What is asked | Extract, unchanged, every line from the top of the material below through the line with "return fade *", and no more.
## Start
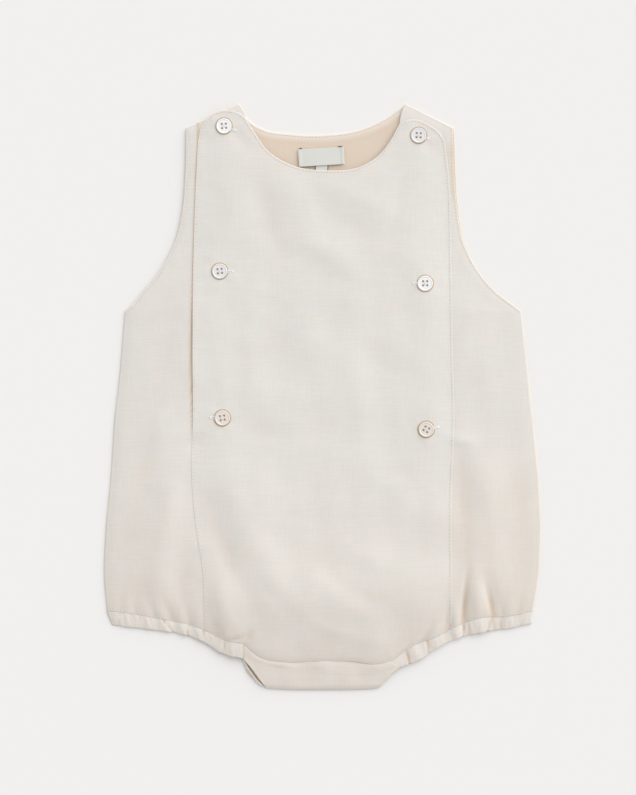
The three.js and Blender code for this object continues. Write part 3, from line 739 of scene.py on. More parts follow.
def rise(points):
    """How high the front stands off the back: its loft, drawn in along the hem, and its folds, faded
    out over a wide strip at each side. The logarithm keeps it above 0 without a kink."""
    x, y = np.moveaxis(points, -1, 0)
    curve = smooth_line(columns_of(LOFT, "y", "loft"), np.linspace(0, 1, 400))
    drawn = 1 - (1 - HEM_SHARE) * np.exp(-distance(points, [back_bottom]) / HEM_REACH)
    height = np.interp(y, curve[:, 0], curve[:, 1]) * drawn
    height += bells(x, y, FOLDS) + bells(x, y, GATHERS) + ripple(x, y)
    fade = soft_step(side_room(x, y), -4, np.where(x < 0, LEFT_FADE, RIGHT_FADE))
    return fade * LEAST_RISE * np.log1p(np.exp(height / LEAST_RISE))


def trough_painted_shade(points):
    """How much painted warm shade the cloth gets, from 0 to 1: in the troughs of the folds and gathers,
    and a little more towards the hem and the bottom of the front."""
    x, y = np.moveaxis(points, -1, 0)
    low = 0.05 * (1 - soft_step(y, -110, -20)) + 0.06 * np.exp(-distance(points, [back_bottom]) / 20)
    return low + np.clip(-0.06 * bells(x, y, FOLDS) - 0.17 * bells(x, y, GATHERS), 0, 1)


side_v = graded(FRONT_LENGTH, (UNDERARM_SHARE,))


def side_front(side):
    """A side front's grid of points, with its columns from left to right."""
    u = graded(SIDE_FRONT_WIDTH)
    bottom = hem_line(CASINGS[side], HEM_CORNERS[side], UNDERLAP_HEM[side])(u)
    outer = outer_edge(side, bottom[0], side_v, strip=1.0)
    low = np.vstack([bottom[-1], columns_of(UNDERLAP_LOW, side, "y")])
    high = columns_of(UNDERLAP_HIGH, side, "y")
    inner = joined(
        side_v,
        (UNDERARM_SHARE, lambda t: smooth_line(low, t)),
        (1 - UNDERARM_SHARE, lambda t: smooth_line(high, t)),
    )
    top = smooth_line([outer[-1], inner[-1]], u)
    grid = patch(bottom, top, outer, inner, u, side_v)
    return grid if side == "left" else grid[:, ::-1]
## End
Answer to this task |
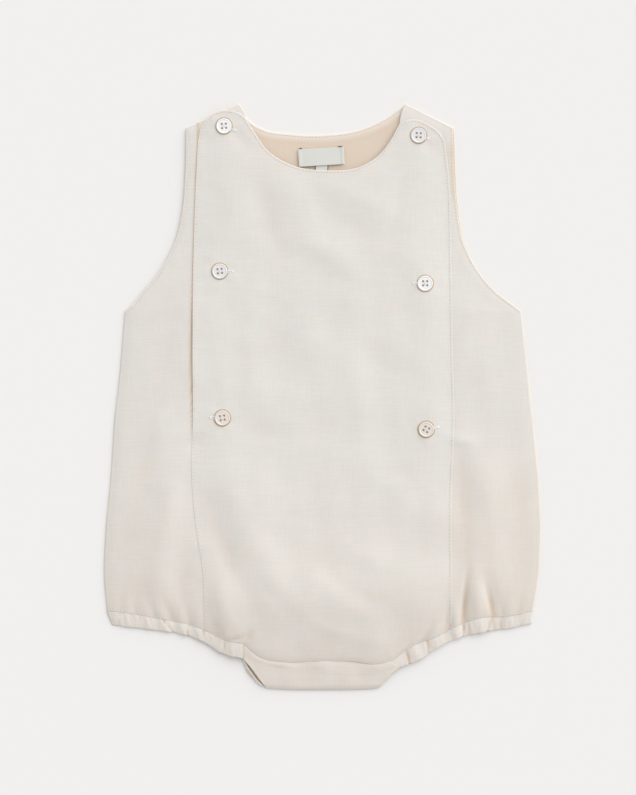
The three.js and Blender code for this object continues. Write part 3, from line 739 of scene.py on. More parts follow.
def rise(points):
    """How high the front stands off the back: its loft, drawn in along the hem, and its folds, faded
    out over a wide strip at each side. The logarithm keeps it above 0 without a kink."""
    x, y = np.moveaxis(points, -1, 0)
    curve = smooth_line(columns_of(LOFT, "y", "loft"), np.linspace(0, 1, 400))
    drawn = 1 - (1 - HEM_SHARE) * np.exp(-distance(points, [back_bottom]) / HEM_REACH)
    height = np.interp(y, curve[:, 0], curve[:, 1]) * drawn
    height += bells(x, y, FOLDS) + bells(x, y, GATHERS) + ripple(x, y)
    fade = soft_step(side_room(x, y), -4, np.where(x < 0, LEFT_FADE, RIGHT_FADE))
    return fade * LEAST_RISE * np.log1p(np.exp(height / LEAST_RISE))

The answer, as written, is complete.